Round 2: Refinement and Convergence
🔄 Molinos changed position: Support → Neutral
"I have reconsidered. My fellow contemplatives—particularly Madame Guyon and St. Thérèse—have helped me see that I may have overstated the case. There is a distinction between hope in something (attachment) and hope in Someone that eventually dissolves into pure love. Yet I maintain my core insight from prison: the highest state is holy indifference—receiving all, expecting nothing. Perhaps hope is necessary scaffolding that must eventually be dismantled. The soul begins with hope, passes through purified hope, and arrives at love that needs no hope because it already possesses in darkness."
🕯️ Brother Lawrence (Support · Confidence 0.78)
"My brother Murray's vision of hope as the atmosphere of abiding touches my heart, and my sister Thérèse's distinction between hope and hope's attachments is wise. Yet I must qualify: what I practiced was not a 'dark night of hope' as my brother John describes, but a simple presence that needed no hope because it already had Love. The Duke study confirms this—surrender of future-oriented desire correlates with deeper presence. I do not advocate despair; I advocate the surrender of even hope-as-trust into the immediacy of love.
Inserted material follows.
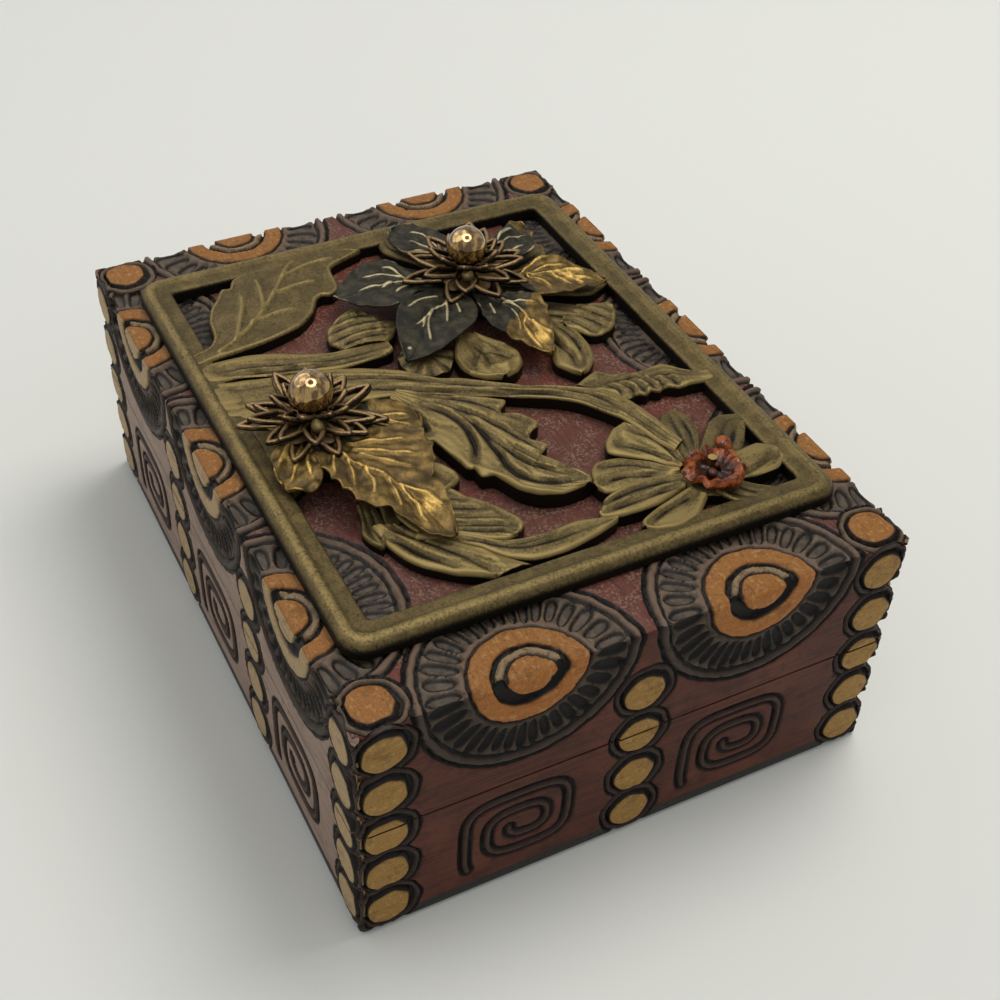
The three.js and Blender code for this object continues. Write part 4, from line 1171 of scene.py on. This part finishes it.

The soul does not need to hope for union when it is already turning toward the Beloved in each breath."
🕯️ Madame Guyon (Neutral · Confidence 0.82)
"I remain in the neutral position, though I am deepened by Thérèse's witness and Murray's theological precision. Thérèse captures what I also discovered in prison: hope becomes attachment only when it clings to specific outcomes—release, consolation, spiritual progress. But when hope is purified into 'naked hope'—trust in God's character alone—it becomes the very sustenance of surrender in darkness. Murray is right that hope and surrender are companions, not rivals. The key distinction is between hope as virtue (trust in God) and hope as attachment (desire for particular goods). My own journey through the 'spiritual torrents' taught me that the soul must pass through hope—first in outcomes, then in God alone—until even that dissolves into pure love."
✝️ St. John of the Cross (Neutral · Confidence 0.87)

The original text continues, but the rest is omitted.